Extracting salient features for network intrusion detection using machine learning methods


  • Ralf C. Staudemeyer
  • Christian W. Omlin




network intrusion detection, feature selection, machine learning, decision trees


This work presents a data preprocessing and feature selection framework to support data mining and network security experts in minimal feature set selection of intrusion detection data. This process is supported by detailed visualisation and examination of class distributions. Distribution histograms, scatter plots and information gain are presented as supportive feature reduction tools. The feature reduction process applied is based on decision tree pruning and backward elimination. This paper starts with an analysis of the KDD Cup '99 datasets and their potential for feature reduction.
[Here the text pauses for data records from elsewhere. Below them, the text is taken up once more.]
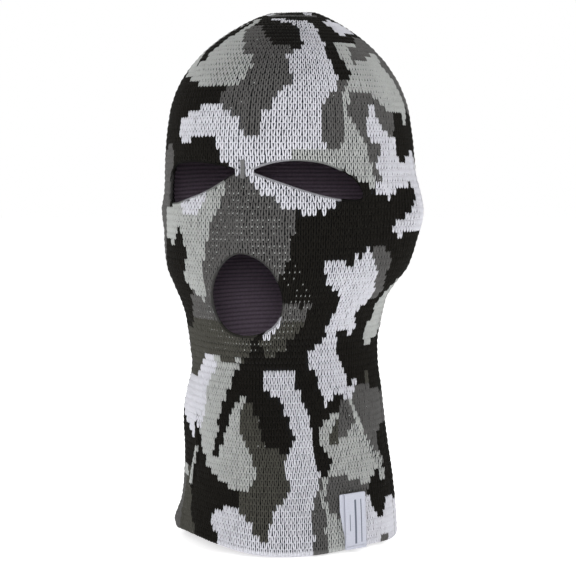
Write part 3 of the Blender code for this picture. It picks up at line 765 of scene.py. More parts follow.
def grown(points, amount):
    """The closed outline moved outward by the amount."""
    along = np.roll(points, -1, axis=0) - np.roll(points, 1, axis=0)
    along /= np.linalg.norm(along, axis=1, keepdims=True)
    x, z = points[:, 0], points[:, 1]
    clockwise = np.sum(np.roll(x, 1) * z - x * np.roll(z, 1)) < 0
    side = 1.0 if clockwise else -1.0
    return points + side * amount * np.stack([-along[:, 1], along[:, 0]], axis=1)


OPENING_POINTS = 88
OPENINGS = {
    name: smooth_outline(points, OPENING_POINTS)
    for name, points in (("left_eye", LEFT_EYE), ("right_eye", RIGHT_EYE), ("mouth", MOUTH))
}
CUT_FROM = -0.130
CUT_DEPTH = 0.110


def in_an_opening(points, margin):
    """Which points, in millimetres, lie on the front inside an opening grown by the margin."""
    found = np.zeros(len(points), bool)
    for outline in OPENINGS.values():
        edge = grown(outline, margin)
        found |= inside(points[:, 0], points[:, 2], [tuple(place) for place in edge])
    return found & (points[:, 1] < 0.0)


def pressed_to_edges(points):
    """The points, with those inside an opening moved to its edge, so that the stitches end there."""
    points = points.copy()
    for outline in OPENINGS.values():
        edge = grown(smooth_outline(outline, FINE_OUTLINE_POINTS), STITCH_CLEAR)
        low, high = edge.min(axis=0), edge.max(axis=0)
        flat = points[:, [0, 2]]
        near = np.flatnonzero((points[:, 1] < 0) & (flat > low).all(axis=1) & (flat < high).all(axis=1))
        near = near[inside(points[near, 0], points[near, 2], [tuple(place) for place in edge])]
        if len(near):
            away = np.linalg.norm(flat[near][:, None] - edge[None], axis=2)
            points[near[:, None], [0, 2]] = edge[away.argmin(axis=1)]
    return points


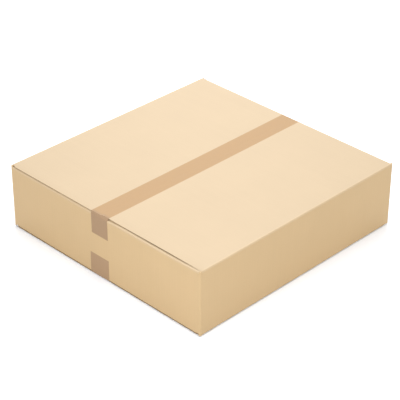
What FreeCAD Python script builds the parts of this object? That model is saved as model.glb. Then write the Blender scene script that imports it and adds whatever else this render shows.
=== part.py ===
import FreeCAD, Part
import math
import os
import Sketcher
from enum import IntEnum

# A closed, taped carton of single-wall board, in millimetres.
# Origin: centre of the base, on the surface the carton stands on.
# +X runs along the seam and the tape, +Y across it, +Z is up.

os.makedirs("parts", exist_ok=True)
document = FreeCAD.newDocument("taped_carton")

# Driving dimensions
DIMENSIONS = (
    ("outer_length", 600, "carton over its end panels, along X"),
    ("outer_width", 585, "carton over its side panels, along Y"),
    ("outer_height", 158, "carton over its closing flaps, along Z"),
    ("board", 4, "thickness of the single-wall corrugated board"),
    ("fold_inside", 0.8, "inner radius of every scored fold"),
    ("slot_clearance", 0.4, "from a fold's tangent to the edge of the slot beside it"),
    ("slot_stop", 3, "from the closing flaps' outer face to the end of each slot"),
    ("flap_gap", 0.5, "air between a closing flap and the flap folded in beneath it"),
    ("seam_gap", 2, "between the free edges of the two closing flaps"),
    ("inner_gap", 17, "between the free edges of the two flaps folded in beneath"),
    ("joint_tab", 35, "from the end panel's face to the free edge of the glued tab"),
    ("joint_gap", 0.5, "from the end panel's face to the raw edge at the glued joint"),
    ("tape_thickness", 0.1, "film and adhesive of both strips of tape"),
    ("top_tape_width", 50, "top strip, across the seam"),
    ("top_tape_shift", 4, "top strip's centre line from the seam, towards +Y"),
    ("top_tape_lap", 54, "top strip's lap down each end panel, from the top face"),
    ("bottom_tape_width", 57, "bottom strip, across the seam"),
    ("bottom_tape_shift", 7, "bottom strip's centre line from the seam, towards +Y"),
    ("bottom_tape_lap", 54, "bottom strip's lap up each end panel, from the bottom face"),
)


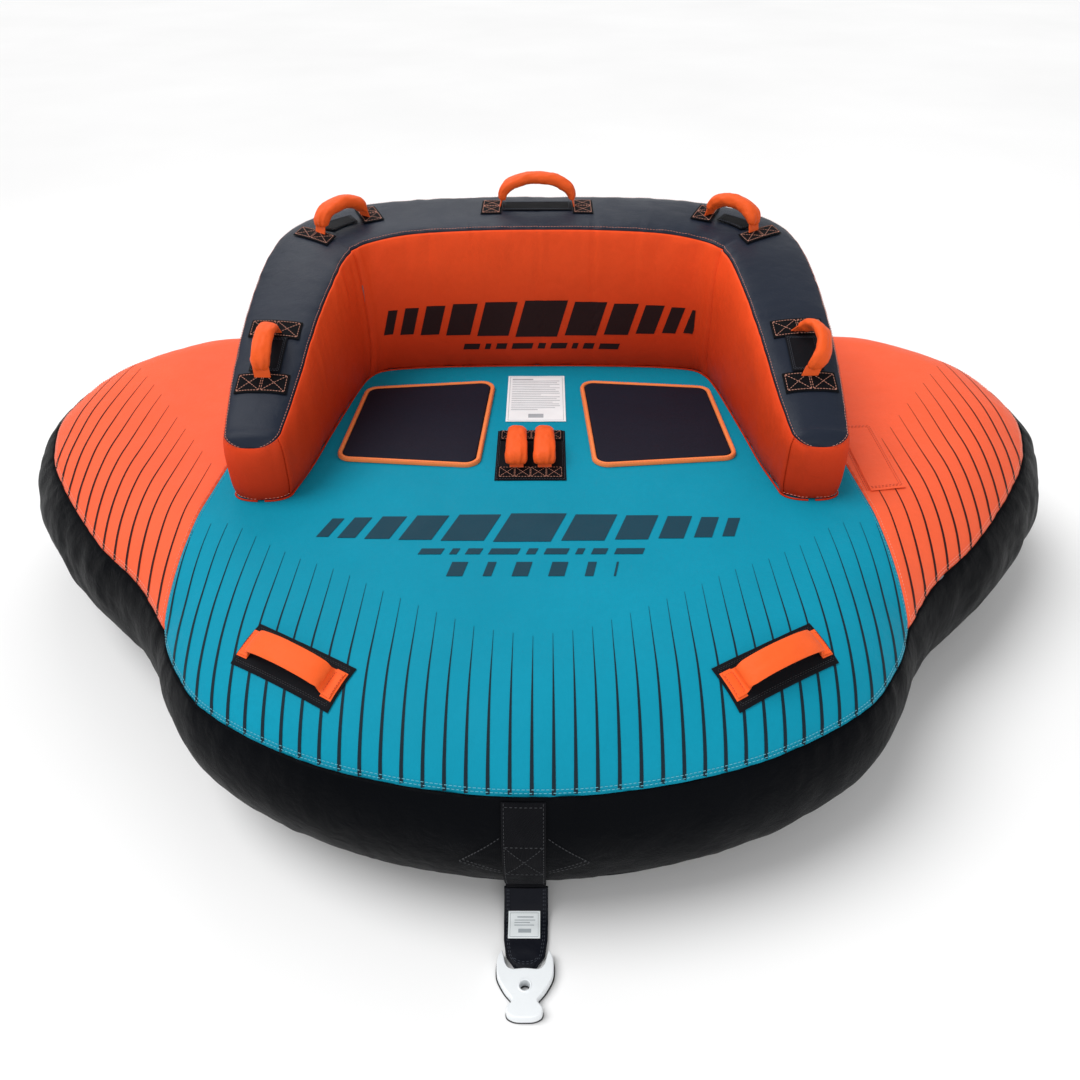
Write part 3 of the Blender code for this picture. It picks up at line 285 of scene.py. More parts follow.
def webbing_mat(name, color, period=0.0026, rough=0.62, spec=0.35):
    m = Nodes(name)
    threads = m.weave(period, 0.35)
    rib = m.ramp(threads, -1.0, 1.0)
    body = m.mix(rib, tuple(c * 0.55 for c in color), tuple(min(1, c * 1.35) for c in color))
    body = m.mix(m.ramp(m.noise(30.0, 3), 0.35, 0.75, 0.0, 0.35), body, tuple(min(1, c * 1.5 + 0.004) for c in color))
    m.link(body, m.shader.inputs["Base Color"])
    m.link(m.ramp(m.noise(60.0, 3), 0.3, 0.7, rough - 0.06, rough + 0.08), m.shader.inputs["Roughness"])
    n = m.bump(threads, 0.5, 0.0006)
    n = m.bump(m.noise(35.0, 3), 0.15, 0.002, n)
    m.link(n, m.shader.inputs["Normal"])
    m.shader.inputs["Sheen Weight"].default_value = 0.0
    m.shader.inputs["Specular IOR Level"].default_value = spec
    m.mat.diffuse_color = (*color, 1)
    return m.mat


def foam_mat(name, color):
    m = Nodes(name)
    grain = m.noise(420.0, 2, 0.6)
    body = m.mix(m.ramp(grain, 0.3, 0.7), tuple(c * 0.75 for c in color), tuple(c * 1.35 for c in color))
    body = m.mix(m.ramp(m.noise(4.0, 4), 0.35, 0.7, 0.0, 0.45), body, tuple(c * 1.5 for c in color))
    m.link(body, m.shader.inputs["Base Color"])
    m.link(m.ramp(m.noise(8.0, 3), 0.3, 0.7, 0.60, 0.76), m.shader.inputs["Roughness"])
    n = m.bump(grain, 0.45, 0.0005)
    n = m.bump(m.noise(9.0, 3), 0.18, 0.004, n)
    m.link(n, m.shader.inputs["Normal"])
    m.shader.inputs["Specular IOR Level"].default_value = 0.09
    m.mat.diffuse_color = (*color, 1)
    return m.mat


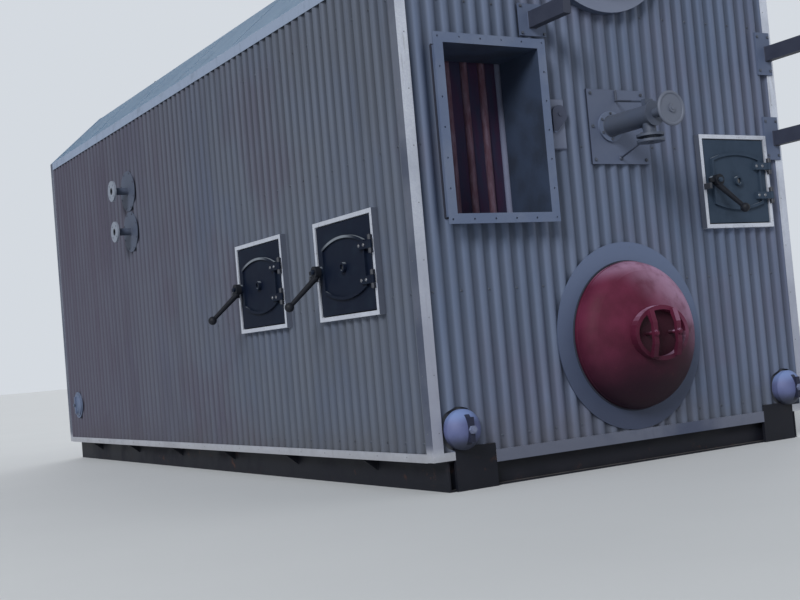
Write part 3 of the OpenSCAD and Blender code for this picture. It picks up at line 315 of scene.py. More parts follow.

The dataset consists of connection records with 41 features whose relevance for intrusion detection are not clear. All traffic is either classified `normal' or into the four attack types denial-of-service, network probe, remote-to-local or user-to-root. Using our custom feature selection process, we show how we can significantly reduce the number features in the dataset to a few salient features. We conclude by presenting minimal sets with 4--8 salient features for two-class and multi-class categorisation for detecting intrusions, as well as for the detection of individual attack classes; the performance using a static classifier compares favourably to the performance using all features available. The suggested process is of general nature and can be applied to any similar dataset.